With the recent change of government in the UK, it seems like a good time to look ahead. With this in mind, the recent announcement of a £69M investment to expand the recycling capacity for used beverage cans (UBCs) at our Warrington plant in the UK, represents real progress for our UK business and the community it serves.
But if we look back, aluminium production and recycling has a long history in Warrington dating all the way back to the 1940s. Since that time, a constant flow of innovation and development has seen the plant move from the production of aluminium powders, billets and since 1991 the production of can body sheet ingots – essentially large slabs of aluminium made from recycled drink cans ready for rolling back into the material to make aluminium cans once again.

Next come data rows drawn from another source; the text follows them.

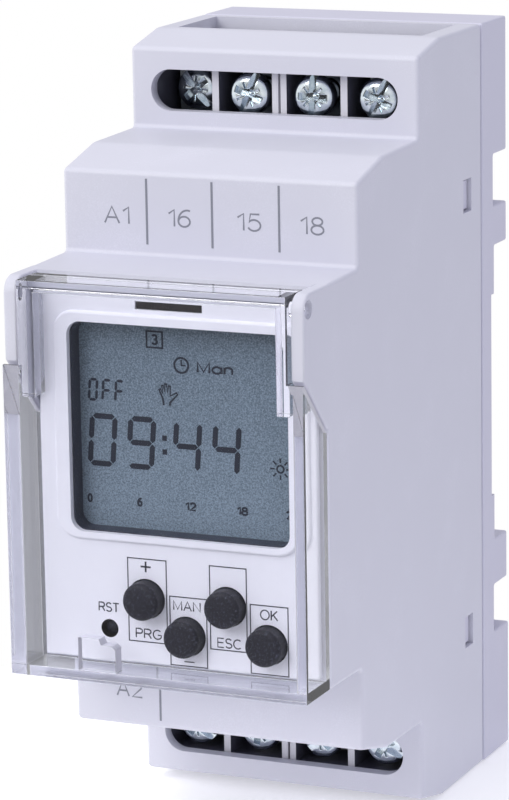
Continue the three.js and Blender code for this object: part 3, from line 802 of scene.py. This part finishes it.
letters = {  # pen strokes of each sign, one unit tall
    "0": [loop(0.28, 0.5, 0.28, 0.5, 0, 360)],
    "1": [[(0, 0.76), (0.28, 1), (0.28, 0)]],
    "2": [loop(0.29, 0.71, 0.28, 0.29, 165, -38) + [(0, 0), (0.6, 0)]],
    "3": [loop(0.27, 0.75, 0.25, 0.25, 155, -90) + loop(0.27, 0.25, 0.29, 0.25, 90, -155)],
    "4": [[(0.46, 0), (0.46, 1), (0, 0.28), (0.62, 0.28)]],
    "5": [[(0.53, 1), (0.12, 1), (0.05, 0.5)] + loop(0.28, 0.33, 0.3, 0.33, 130, -155)],
    "6": [loop(0.29, 0.31, 0.29, 0.31, 0, 360), loop(0.45, 0.33, 0.45, 0.67, 180, 72)],
    "8": [loop(0.29, 0.27, 0.29, 0.27, 0, 360), loop(0.29, 0.77, 0.24, 0.23, 0, 360)],
    "A": [[(0, 0), (0.36, 1), (0.72, 0)], [(0.12, 0.34), (0.6, 0.34)]],
    "C": [loop(0.42, 0.5, 0.42, 0.5, 48, 312)],
    "E": [[(0.62, 1), (0, 1), (0, 0), (0.62, 0)], [(0, 0.53), (0.57, 0.53)]],
    "G": [loop(0.43, 0.5, 0.43, 0.5, 48, 325) + [(0.8, 0.45), (0.45, 0.45)]],
    "K": [[(0, 0), (0, 1)], [(0.6, 1), (0, 0.36)], [(0.2, 0.58), (0.64, 0)]],
    "M": [[(0, 0), (0, 1), (0.38, 0.08), (0.76, 1), (0.76, 0)]],
    "N": [[(0, 0), (0, 1), (0.64, 0), (0.64, 1)]],
    "O": [loop(0.44, 0.5, 0.44, 0.5, 0, 360)],
    "P": [[(0, 0), (0, 1)] + loop(0.36, 0.74, 0.27, 0.26, 90, -90) + [(0, 0.48)]],
    "R": [[(0, 0), (0, 1)] + loop(0.38, 0.74, 0.27, 0.26, 90, -90) + [(0, 0.48)], [(0.38, 0.48), (0.68, 0)]],
    "S": [loop(0.31, 0.75, 0.28, 0.25, 25, 270) + loop(0.31, 0.25, 0.31, 0.25, 90, -160)],
    "T": [[(0, 1), (0.7, 1)], [(0.35, 1), (0.35, 0)]],
    "a": [loop(0.3, 0.33, 0.3, 0.33, 0, 360), [(0.6, 0.66), (0.6, 0)]],
    "n": [[(0, 0.66), (0, 0)], loop(0.25, 0.41, 0.25, 0.25, 180, 0) + [(0.5, 0)]],
    "hand": [[(0.24, 0), (0.2, 0.3), (0, 0.72), (0.08, 0.76), (0.22, 0.5), (0.14, 0.9), (0.23, 0.93),
              (0.33, 0.55), (0.31, 1), (0.41, 1), (0.47, 0.55), (0.52, 0.93), (0.61, 0.9), (0.6, 0.45),
              (0.92, 0.62), (1, 0.54), (0.6, 0.16), (0.56, 0)]],
}


def penStrokes(strokes, x0, x1, z0, z1, y, weight):  # strokes fitted to their box on a front face
    points = [point for stroke in strokes for point in stroke]
    lowA, highA = min(p[0] for p in points), max(p[0] for p in points)
    lowB, highB = min(p[1] for p in points), max(p[1] for p in points)
    half = weight / 2
    scaleA, scaleB = (x1 - x0 - weight) / (highA - lowA), (z1 - z0 - weight) / (highB - lowB)
    curve = bpy.data.curves.new("strokes", "CURVE")
    curve.dimensions = "3D"
    curve.bevel_depth = half * mm
    curve.bevel_resolution = 1
    curve.use_fill_caps = True
    for stroke in strokes:
        line = curve.splines.new("POLY")
        line.points.add(len(stroke) - 1)
        for point, (a, b) in zip(line.points, stroke):
            point.co = ((x0 + half + (a - lowA) * scaleA) * mm, 0, (z0 + half + (b - lowB) * scaleB) * mm, 1)
    piece = bpy.data.objects.new("strokes", curve)
    bpy.context.scene.collection.objects.link(piece)
    pick(piece)
    bpy.ops.object.convert(target="MESH")
    piece = bpy.context.object
    flat = Matrix.Diagonal([1, 0.03 / weight, 1, 1])
    piece.data.transform(Matrix.Translation((0, (y - 0.01) * mm, 0)) @ flat)
    return piece


def printedWords(words, x0, x1, z0, z1, y, weight=0.2):
    strokes, start = [], 0
    for letter in words:
        width = max(a for stroke in letters[letter] for a, b in stroke)
        strokes += [[(a + start, b) for a, b in stroke] for stroke in letters[letter]]
        start += width + 0.2
    return penStrokes(strokes, x0, x1, z0, z1, y, weight)


def frameLines(x0, x1, z0, z1, width, y):  # an open rectangle of printed line
    outer = addBox("frame", (x0, y - 0.03, z0), (x1, y, z1))
    return cutAway(outer, addBox("inner", (x0 + width, y - 1, z0 + width), (x1 - width, y + 1, z1 - width)))


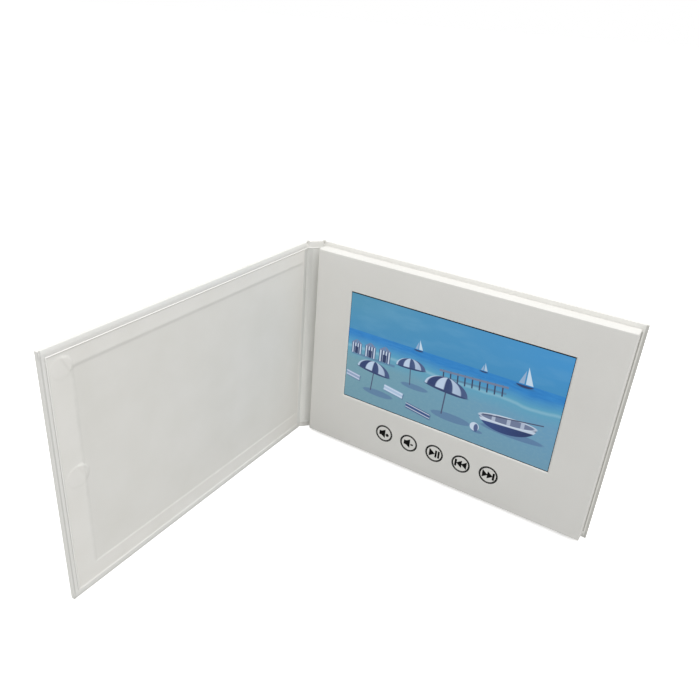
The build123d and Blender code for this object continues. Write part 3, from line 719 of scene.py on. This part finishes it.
def turn_faces(x, y):
    """Turns an open sheet so that its faces look towards x, y."""
    select_mesh()
    shape = bmesh.from_edit_mesh(bpy.context.object.data)
    shape.normal_update()
    if sum((f.normal for f in shape.faces), Vector()).dot(Vector((x, y, 0))) < 0:
        bpy.ops.mesh.flip_normals()


def dress(piece, finish, body=None, angle=35.0):
    """Gives a finished piece its shading, its finish and the body it rides on."""
    select(piece)
    bpy.ops.object.shade_smooth_by_angle(angle=math.radians(angle))
    piece.data.materials.clear()
    piece.data.materials.append(finishes[finish])
    if body:
        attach(piece, body)


def join(pieces, name):
    select(*pieces)
    bpy.ops.object.join()
    pieces[0].name = name
    return pieces[0]


# ---- endpapers on the front cover and the spine ----
HEAD_AND_TAIL = [((0, 0, SHEET_HEAD), (0, 0, 1)), ((0, 0, SHEET_TAIL), (0, 0, -1))]


def lips(edges, rise, where=lambda p: True):
    """A pasted sheet's free edges: a ridge just inside each, and the edge itself standing a little
    free. Each edge is a point on it and the way out across it. where tells which points may rise."""
    edges = [(Vector(place), Vector(outward)) for place, outward in edges]
    for place, outward in edges:
        for inset in (LIP_EDGE, LIP_FOOT):
            cut(place - outward * inset, outward)

    def inset_of(p):
        return min((place - p).dot(outward) for place, outward in edges)

    # the edge and its ridge rise together, and then the ridge alone
    for nearest, lift in ((-1.0, LIP_GAP), (CLOSE, LIP_RISE - LIP_GAP)):
        pick("VERT", lambda p: nearest < inset_of(p) < LIP_EDGE + CLOSE and where(p))
        move(*(Vector(rise) * lift))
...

But even since 1991 things have changed. At that time with an aluminium can recycling rate of just 2% and no kerbside collections, some actions were needed. The company (then Alcan) invested in a ‘Cash for Cans’ collection system setting up collection centres in major cities to pay collectors (mainly charities) 1p per can for an aluminium can. The challenge at that time was that only 50% of drink cans were made with aluminium, the rest being steel whereas today 100% of UK drink cans are aluminium. Fast forward to the 00s and with the growth of local authority collections, investment in MRFs etc, change was needed once more and at Novelis we offered a guaranteed (published) weekly price for collected UBC to provide transparency to the market. And whilst this approach has continued until today, except that we no longer publish our own price, nothing seems too similar between the times when the recycling rate was 2% and today when its hovering around the 80% mark. I guess that’s evolution for you.
What does all this innovation and change tell us, well to confirm that familiar refrain that ‘nothing is as constant as change.’ And yet further changes lay ahead as Mary Creagh the newly appointed DEFRA Minister responsible for circular economy confirmed that they were “working to…….determine the next steps for the DRS.”
The Warrington plant and the UK resource economy has come a long way over the years, and is now poised for another step change. The expansion project involves constructing a new dross house, three new bag houses, and installing advanced shredding, sorting, de-coating, and melting technologies. These upgrades will not only boost the plant’s recycling volume and efficiency, but also result in an annual CO2e reduction of more than 350,000 tonnes.
So according to Alupro - our industry association, with over twelve billion aluminium drink cans placed on to the UK market every year, our project aims to collect that material and create a local, fully circular system that will avoid the need to export scrap from the UK. And that does feel like quite some progress since the 1990s!